In l.149 is the mention of  acronyms FM-AFM - they should be explained in the text before. The ELF, pCOHP and others acronyms are explained and referenced as expected.

In l.201 there is the TM acronym, please explain that also in the text.

Other typos:

l.119 "ESSLCUDA" instead of "ESSSLCUDA"

l.150 "To further examine" instead of "To further exam"

l.153 "It has been calculated" instead of "It been calculated"

Author Response

Please see the attachment.

Author Response File: Author Response.pdf

Reviewer 2 Report

Over the last two decades, the general purpose GPU technology has been rapidly developed, the computational performance of GPUs has been increasing much more quickly than that of conventional CPUs. And the GPUs have been used in the computational physics, especially in the fields of large-scale classical molecular dynamics and the first-principle calculation of materials.  The extensive exploring of GPU v.s. CPU calculation performance is necessary.

 

The present work tends to explore the scalability and performance of Quantum Espresso package in the hybrid CPU-GPU environment. The CPU-GPU results are helpful for further GPU code development and its applications. However, I don’t recommend the acceptance of the manuscript in the present form. The manuscript contains three parts of studies. They are (1) section-1,2,3,4, the study of CPU-GPU performance; (2) the first 5 paragraphs of section-5, the macroscopic (I believe it should be microscopic) origin of FM-AFM exchanges in CrX3 (‘exchange’ without ‘s’ should be better) competition; (3) the last paragraph of sectin-5, high-order exchanges in RuCl3. They are three isolated studies, they do not have much logical relevance. It is strange to put these three isolated studies into one manuscript. I strongly suggest the authors to reorganize the manuscript.

 

   Besides the manuscript organization problem, I have the following further questions:

(1)         The cut-off energy for wavefunction is only 60 eV (see line-85), which is unreasonably low in DFT calculations. Please test this parameter.

(2)         The k-point meshes for double-layer and single-layer materials are 18x18x1 and 7x7x1, respectively (see line-86,87). However, the in-plane cell vector lengths for double-layer and single-layer materials are almost the same. So the in-plane k-mesh should be the same. Why did the authors choose much more dense k-mesh for double-layer material?

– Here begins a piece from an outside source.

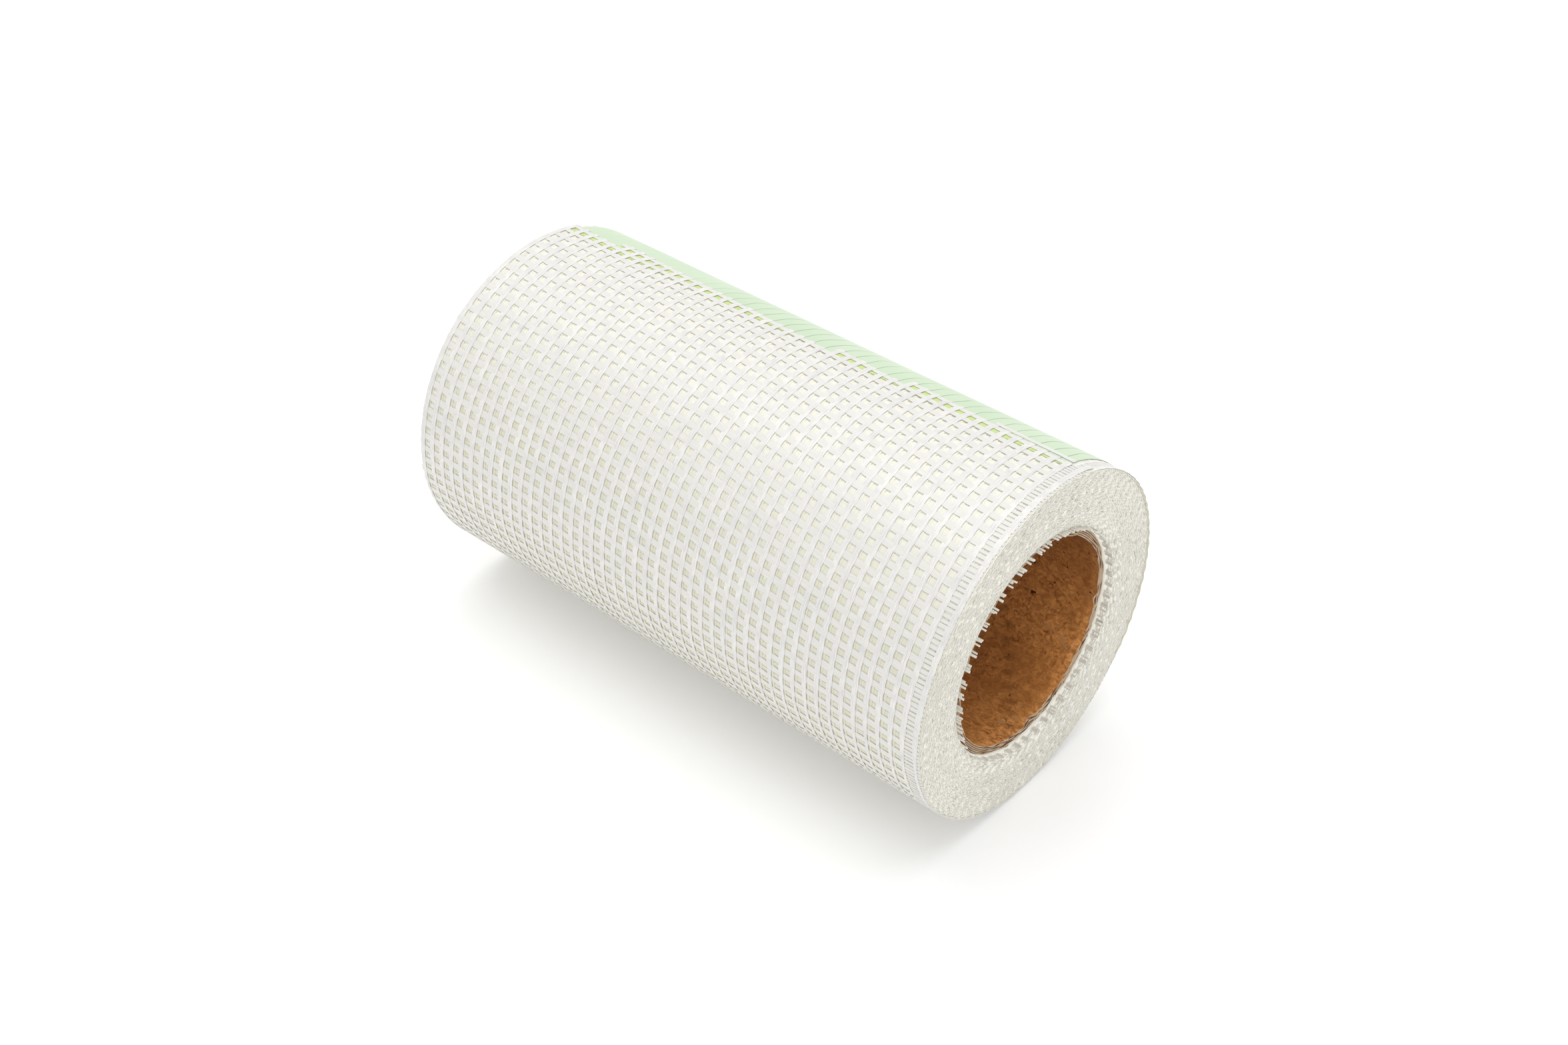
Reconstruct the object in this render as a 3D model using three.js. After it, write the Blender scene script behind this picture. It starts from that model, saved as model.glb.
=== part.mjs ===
// A roll of self-adhesive fiberglass mesh on a cardboard core, lying on its side.
// Millimetres, +Z up. The roll's axis runs along X. The origin is on the floor, under the middle of the roll.
import * as THREE from 'three';

// Wound mesh
const rollLength = 150; // width of the mesh band, cut end to cut end
const rollRadius = 42; // from the axis to the outer turn
const edgeChamfer = 0.8; // outer turn's edges, drawn in by the selvedge
const shownTurns = 9; // rings seen on each end, each of them several turns of mesh
const turnGroove = 0.7; // depth of the groove between two rings
const grooveWidth = 0.5; // width of that groove at the face

// Cardboard core
const coreBore = 25; // radius of the hole through the core
const coreWall = 2;
const coreRecess = 2; // how far the core's ends lie inside the ends of the mesh

// Film strip at the free end of the mesh
const tabWidth = 30; // measured round the roll
const tabThickness = 0.2;
const tabFarInset = 1.6; // from the far end of the roll, at -X
const tabNearInset = 4.5; // from the near end of the roll, at +X
const tabEdgeAngle = 72; // degrees from +Y towards +Z, to the strip's front edge

// Shared
const seatGap = 0.3; // between pieces that touch
const facets = 48; // flats round the roll, with one of them at the bottom
const stripFacets = 24; // flats across the film strip

const coreRadius = coreBore + coreWall;
const meshBore = coreRadius + seatGap;
const halfLength = rollLength / 2;
const halfFacet = Math.PI / facets;
const cornerFactor = 1 / Math.cos(halfFacet); // corner radius over flat radius

// Turns the axes so that a lathe's axis, Y, runs along X, and its angle goes from +Y to +Z.
const latheToRoll = new THREE.Matrix4().makeBasis(
  new THREE.Vector3(0, 0, 1),
  new THREE.Vector3(1, 0, 0),
  new THREE.Vector3(0, 1, 0),
);

// Turns the axes so that an outline drawn in X and Y lies in Y and Z, and its depth runs along X.
const outlineToRoll = new THREE.Matrix4().makeBasis(
  new THREE.Vector3(0, 1, 0),
  new THREE.Vector3(0, 0, 1),
  new THREE.Vector3(1, 0, 0),
);

// A ring turned round the roll's axis. The profile is a closed list of [radius to the flats, place along the axis].
function turnedRing(profile) {
  const points = profile.map(([radius, place]) => new THREE.Vector2(radius * cornerFactor, place));
  points.push(points[0].clone());
  return new THREE.LatheGeometry(points, facets, halfFacet).applyMatrix4(latheToRoll);
}

// Half of the wound mesh's profile: one end with its rings, from the bore out to the outer turn.
function woundEnd(end) {
  const inwards = -Math.sign(end);
  const ringWidth = (rollRadius - meshBore) / shownTurns;
  const points = [[meshBore, end]];
  for (let ring = 1; ring < shownTurns; ring += 1) {
    const groove = meshBore + ring * ringWidth;
    points.push([groove - grooveWidth / 2, end]);
    points.push([groove, end + inwards * turnGroove]);
    points.push([groove + grooveWidth / 2, end]);
  }
  points.push([rollRadius - edgeChamfer, end]);
  points.push([rollRadius, end + inwards * edgeChamfer]);
  return points;
}

// The wound mesh, from the bore of its far end round to the bore of its near end.
function meshRollGeometry() {
  return turnedRing([...woundEnd(-halfLength), ...woundEnd(halfLength).reverse()]);
}

// The cardboard core, a plain tube.
function coreTubeGeometry() {
  const coreEnd = halfLength - coreRecess;
  return turnedRing([
    [coreBore, -coreEnd],
    [coreRadius, -coreEnd],
    [coreRadius, coreEnd],
    [coreBore, coreEnd],
  ]);
}

// The film strip, a thin sheet bent round the outer turn, seatGap clear of its corners.
function endTabGeometry() {
  const inner = rollRadius * cornerFactor + seatGap;
  const outer = inner + tabThickness;
  const frontAngle = THREE.MathUtils.degToRad(tabEdgeAngle);
  const backAngle = frontAngle - tabWidth / inner;
  const outline = new THREE.Shape();
  outline.absarc(0, 0, outer, backAngle, frontAngle, false);
  outline.absarc(0, 0, inner, frontAngle, backAngle, true);
  outline.closePath();
  const length = rollLength - tabFarInset - tabNearInset;
  const strip = new THREE.ExtrudeGeometry(outline, {
    depth: length,
    bevelEnabled: false,
    curveSegments: stripFacets,
  });
  strip.translate(0, 0, tabFarInset - halfLength);
  return strip.applyMatrix4(outlineToRoll);
}

function piece(name, geometry, color, roughness) {
  const material = new THREE.MeshStandardMaterial({ color, roughness, metalness: 0 });
  const mesh = new THREE.Mesh(geometry, material);
  mesh.name = name;
  mesh.position.z = rollRadius;
  return mesh;
}

const roll = new THREE.Group();
roll.add(piece('mesh_roll', meshRollGeometry(), '#dedbd2', 0.6));
roll.add(piece('core_tube', coreTubeGeometry(), '#8a5427', 0.9));
roll.add(piece('end_tab', endTabGeometry(), '#d6ecd0', 0.4));

export default roll;
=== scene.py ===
import math

import bpy
import numpy as np
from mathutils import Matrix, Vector


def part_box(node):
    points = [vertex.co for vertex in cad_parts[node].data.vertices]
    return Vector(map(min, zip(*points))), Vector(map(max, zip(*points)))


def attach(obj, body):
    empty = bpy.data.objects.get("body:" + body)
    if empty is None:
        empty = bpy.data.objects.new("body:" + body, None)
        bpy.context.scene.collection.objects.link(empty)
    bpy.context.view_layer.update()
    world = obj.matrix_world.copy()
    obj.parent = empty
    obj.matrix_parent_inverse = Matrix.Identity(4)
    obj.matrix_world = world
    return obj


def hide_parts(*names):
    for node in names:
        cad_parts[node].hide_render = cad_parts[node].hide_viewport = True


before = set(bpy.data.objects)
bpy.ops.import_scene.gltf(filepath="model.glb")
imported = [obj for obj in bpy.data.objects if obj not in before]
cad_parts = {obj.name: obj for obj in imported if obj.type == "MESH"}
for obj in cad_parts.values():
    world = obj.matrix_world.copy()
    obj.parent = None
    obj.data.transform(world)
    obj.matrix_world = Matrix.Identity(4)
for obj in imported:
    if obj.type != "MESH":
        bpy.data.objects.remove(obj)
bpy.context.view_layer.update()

MM = 0.001

# Cardboard core
# A tube of brown kraft paper wound in a spiral from glued plies. The mesh is wound onto it, and it ends a
# little inside the mesh. Its cut ends show the grey edges of the plies, with a few nicks.

core_low, core_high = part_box("core_tube")
axis_height = (core_low.z + core_high.z) / 2
core_outer = (core_high.z - core_low.z) / 2
core_end = core_high.x
core_wall = 2.0 * MM
core_inner = core_outer - core_wall
ply_count = 5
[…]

(3)         The ‘case 1’ and ‘case 2’ in Figure. 2 and the corresponding caption are ambiguous, and there is no much explanation about the two cases. The authors should make the definitions clear both in the figure and main text.

Author Response

Please have a look at the attached pdf-file

Author Response File: Author Response.pdf

Round 2

Reviewer 2 Report

The authors have answered all of my questions and the paper has been greatly improved. Therefore, it can be accepted for publication.